▶ Do this
Your task is to restate the data word for word.

▶ Input rows
START

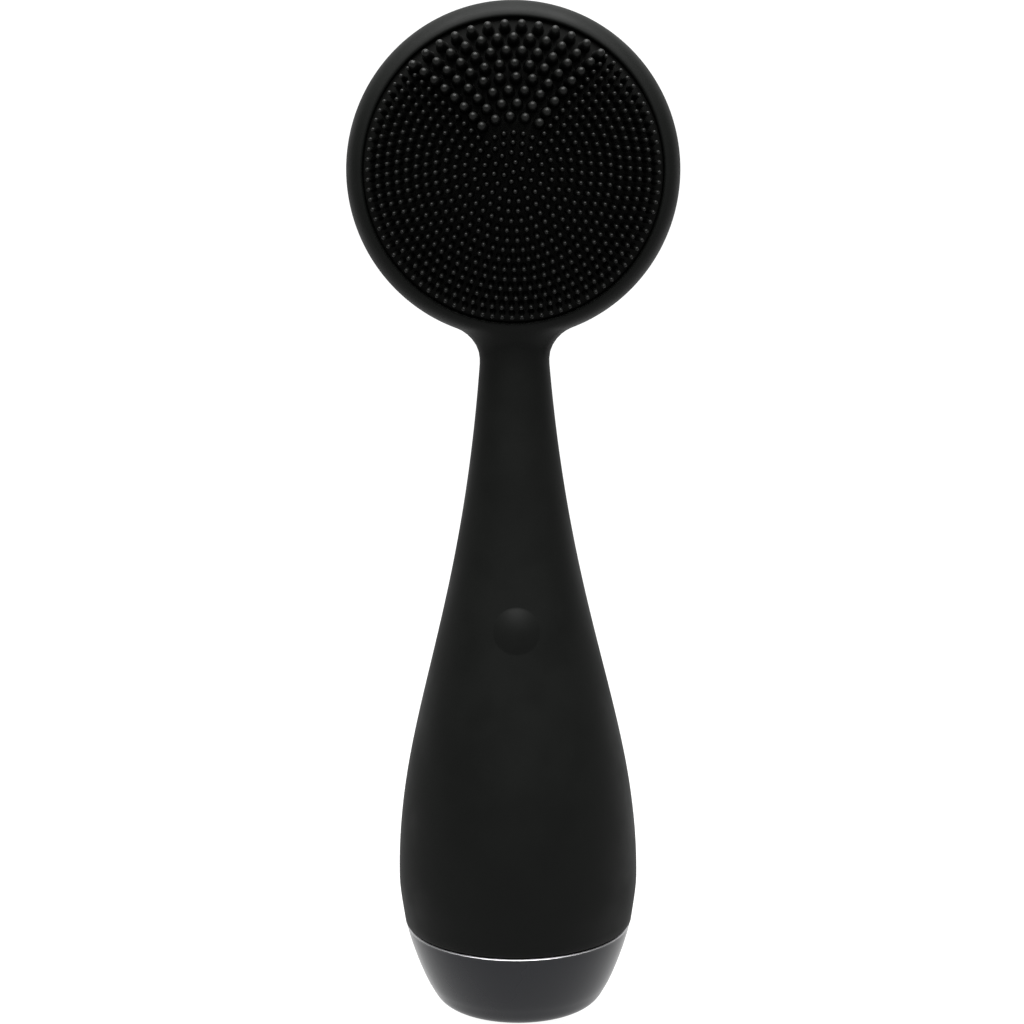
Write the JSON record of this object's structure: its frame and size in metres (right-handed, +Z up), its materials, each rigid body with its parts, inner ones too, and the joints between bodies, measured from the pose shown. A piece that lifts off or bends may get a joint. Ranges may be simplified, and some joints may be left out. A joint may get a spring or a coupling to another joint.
{
  "type": "skin scrubber",
  "caption": "Battery powered face brush: bowling-pin handle in a silicone skin, round bristle head with a vibration motor, push button and a screw-off lower cap that is its foot.",
  "frame": {"origin": "centre of the flat foot under the lower cap", "axes": "+Z up the handle, -Y out of the bristle face, +X to the right as seen from the bristles"},
  "size_m": [0.057, 0.0428, 0.1771],
  "materials": {
    "skin": "matte",
    "pad": "satin",
    "white_plastic": "matte",
    "grey_plastic": "matte",
    "steel": "satin",
    "contact_metal": "satin",
    "board": "satin",
    "black_plastic": "satin",
    "red_plastic": "satin",
    "ceramic": "matte",
    "cell_wrap": "gloss",
    "magnet": "matte",
    "weight": "satin",
    "copper": "satin",
    "boot_rubber": "matte",
    "seal_rubber": "satin",
    "cap_gloss": "gloss"
  },
  "bodies": {
    "housing": {"silicone_sleeve": "skin", "brush_pad": "pad", "front_shell": "white_plastic", "rear_shell": "white_plastic", "battery_tube": "white_plastic", "motor_end_cap": "white_plastic", "pad_backing_plate": "grey_plastic", "threaded_collar": "grey_plastic", "switch_body": "grey_plastic", "shell_screws": "steel", "board_screws": "steel", "motor_can": "steel", "positive_contact": "contact_metal", "negative_strip": "contact_metal", "motor_terminals": "contact_metal", "circuit_board": "board", "controller_chip": "black_plastic", "boost_coil": "black_plastic", "battery_wire_black": "black_plastic", "motor_wire_black": "black_plastic", "battery_wire_red": "red_plastic", "motor_wire_red": "red_plastic", "filter_capacitor": "ceramic", "motor_magnets": "magnet", "motor_boot": "boot_rubber"},
    "button": {"button_cap": "skin"},
    "switch_plunger": {"switch_stem": "black_plastic"},
    "rotor": {"motor_shaft": "steel", "motor_armature": "copper", "eccentric_weight": "weight"},
    "cell": {"battery_cell": "cell_wrap"},
    "cap": {"cap_shell": "cap_gloss", "cap_plug": "grey_plastic", "cap_o_ring": "seal_rubber", "cap_contact": "contact_metal", "contact_spring": "steel"}
  },
  "joints": [
    {"name": "button_press", "type": "slide", "parent": "housing", "child": "button", "axis": [0, 0.9733, -0.2296], "range_m": [0, 0.0004], "stiffness_N_per_m": 1500, "springref_m": -0.0001},
    {"name": "switch_press", "type": "slide", "parent": "housing", "child": "switch_plunger", "axis": [0, 0.9733, -0.2296], "range_m": [0, 0.0004]},
    {"name": "motor_spin", "type": "hinge", "parent": "housing", "child": "rotor", "pos_m": [0, 0.0016, 0.15], "axis": [0, 0, 1], "continuous": true},
    {"name": "cap_drop", "type": "slide", "parent": "housing", "child": "cell", "axis": [0, 0, -1], "range_m": [0, 0.0091]},
    {"name": "cap_twist", "type": "hinge", "parent": "cell", "child": "cap", "pos_m": [0, 0, 0.01], "axis": [0, 0, -1], "range_deg": [0, 540]}
  ],
  "couplings": [
    {"joint": "switch_press", "follows": "button_press", "ratio": 1},
    {"joint": "cap_drop", "follows": "cap_twist", "m_per_rad": 0.00095493}
  ]
}
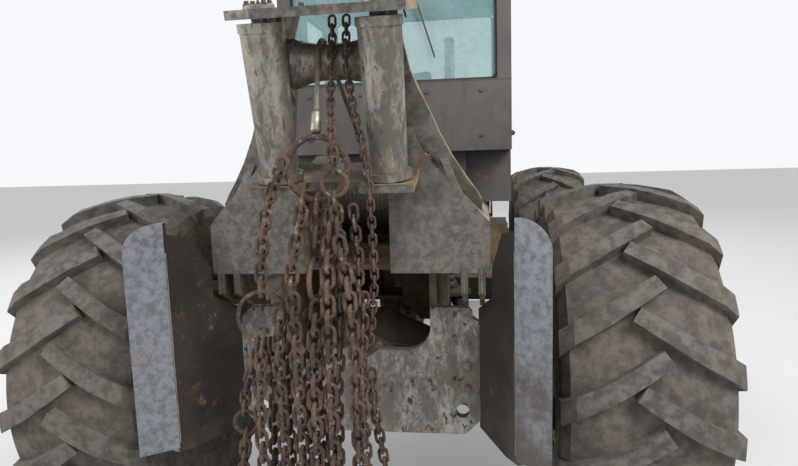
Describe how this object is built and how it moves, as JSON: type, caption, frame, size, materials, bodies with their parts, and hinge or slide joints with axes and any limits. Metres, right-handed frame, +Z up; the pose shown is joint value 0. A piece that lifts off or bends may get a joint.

END

▶ Solution for this exercise
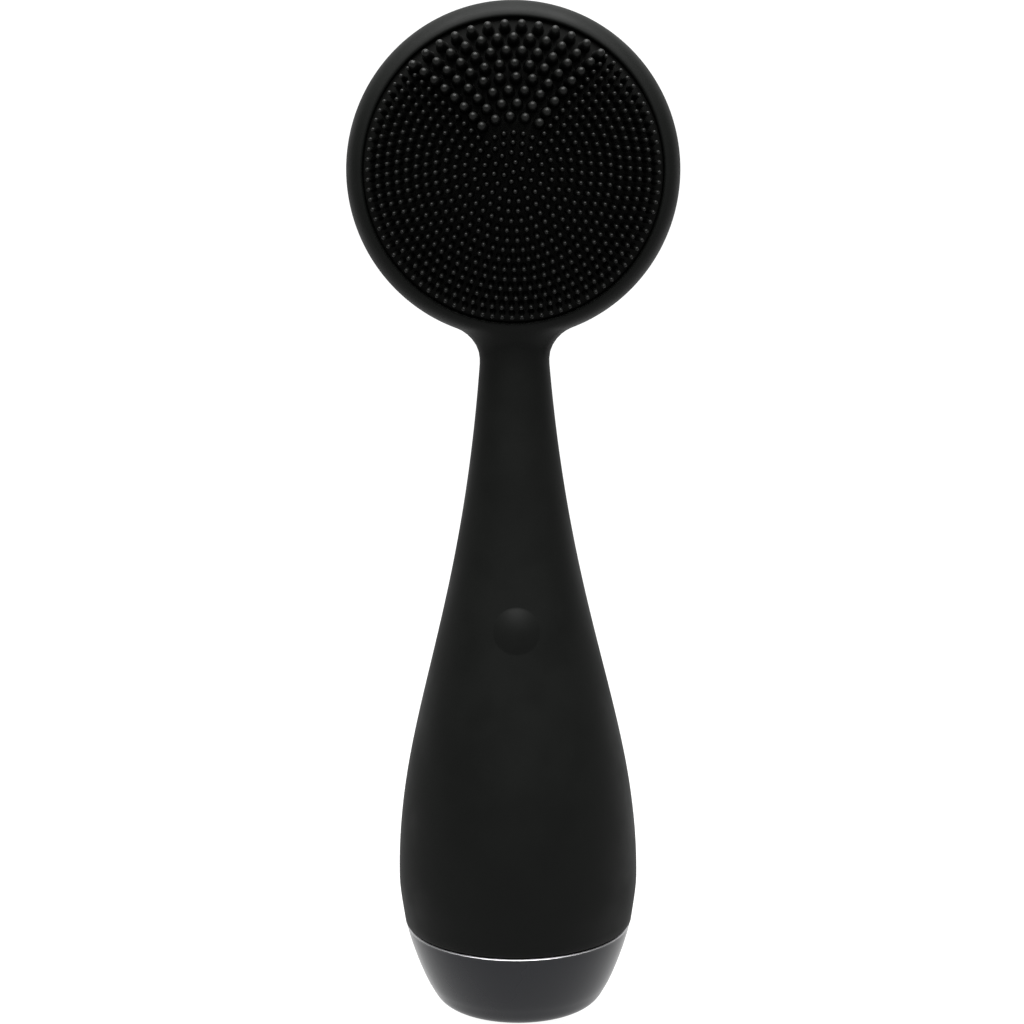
Write the JSON record of this object's structure: its frame and size in metres (right-handed, +Z up), its materials, each rigid body with its parts, inner ones too, and the joints between bodies, measured from the pose shown. A piece that lifts off or bends may get a joint. Ranges may be simplified, and some joints may be left out. A joint may get a spring or a coupling to another joint.
{
  "type": "skin scrubber",
  "caption": "Battery powered face brush: bowling-pin handle in a silicone skin, round bristle head with a vibration motor, push button and a screw-off lower cap that is its foot.",
  "frame": {"origin": "centre of the flat foot under the lower cap", "axes": "+Z up the handle, -Y out of the bristle face, +X to the right as seen from the bristles"},
  "size_m": [0.057, 0.0428, 0.1771],
  "materials": {
    "skin": "matte",
    "pad": "satin",
    "white_plastic": "matte",
    "grey_plastic": "matte",
    "steel": "satin",
    "contact_metal": "satin",
    "board": "satin",
    "black_plastic": "satin",
    "red_plastic": "satin",
    "ceramic": "matte",
    "cell_wrap": "gloss",
    "magnet": "matte",
    "weight": "satin",
    "copper": "satin",
    "boot_rubber": "matte",
    "seal_rubber": "satin",
    "cap_gloss": "gloss"
  },
  "bodies": {
    "housing": {"silicone_sleeve": "skin", "brush_pad": "pad", "front_shell": "white_plastic", "rear_shell": "white_plastic", "battery_tube": "white_plastic", "motor_end_cap": "white_plastic", "pad_backing_plate": "grey_plastic", "threaded_collar": "grey_plastic", "switch_body": "grey_plastic", "shell_screws": "steel", "board_screws": "steel", "motor_can": "steel", "positive_contact": "contact_metal", "negative_strip": "contact_metal", "motor_terminals": "contact_metal", "circuit_board": "board", "controller_chip": "black_plastic", "boost_coil": "black_plastic", "battery_wire_black": "black_plastic", "motor_wire_black": "black_plastic", "battery_wire_red": "red_plastic", "motor_wire_red": "red_plastic", "filter_capacitor": "ceramic", "motor_magnets": "magnet", "motor_boot": "boot_rubber"},
    "button": {"button_cap": "skin"},
    "switch_plunger": {"switch_stem": "black_plastic"},
    "rotor": {"motor_shaft": "steel", "motor_armature": "copper", "eccentric_weight": "weight"},
    "cell": {"battery_cell": "cell_wrap"},
    "cap": {"cap_shell": "cap_gloss", "cap_plug": "grey_plastic", "cap_o_ring": "seal_rubber", "cap_contact": "contact_metal", "contact_spring": "steel"}
  },
  "joints": [
    {"name": "button_press", "type": "slide", "parent": "housing", "child": "button", "axis": [0, 0.9733, -0.2296], "range_m": [0, 0.0004], "stiffness_N_per_m": 1500, "springref_m": -0.0001},
    {"name": "switch_press", "type": "slide", "parent": "housing", "child": "switch_plunger", "axis": [0, 0.9733, -0.2296], "range_m": [0, 0.0004]},
    {"name": "motor_spin", "type": "hinge", "parent": "housing", "child": "rotor", "pos_m": [0, 0.0016, 0.15], "axis": [0, 0, 1], "continuous": true},
    {"name": "cap_drop", "type": "slide", "parent": "housing", "child": "cell", "axis": [0, 0, -1], "range_m": [0, 0.0091]},
    {"name": "cap_twist", "type": "hinge", "parent": "cell", "child": "cap", "pos_m": [0, 0, 0.01], "axis": [0, 0, -1], "range_deg": [0, 540]}
  ],
  "couplings": [
    {"joint": "switch_press", "follows": "button_press", "ratio": 1},
    {"joint": "cap_drop", "follows": "cap_twist", "m_per_rad": 0.00095493}
  ]
}
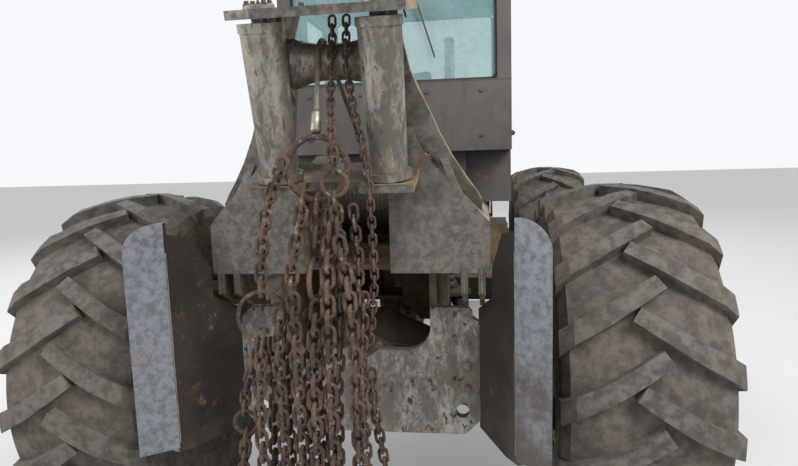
Describe how this object is built and how it moves, as JSON: type, caption, frame, size, materials, bodies with their parts, and hinge or slide joints with axes and any limits. Metres, right-handed frame, +Z up; the pose shown is joint value 0. A piece that lifts off or bends may get a joint.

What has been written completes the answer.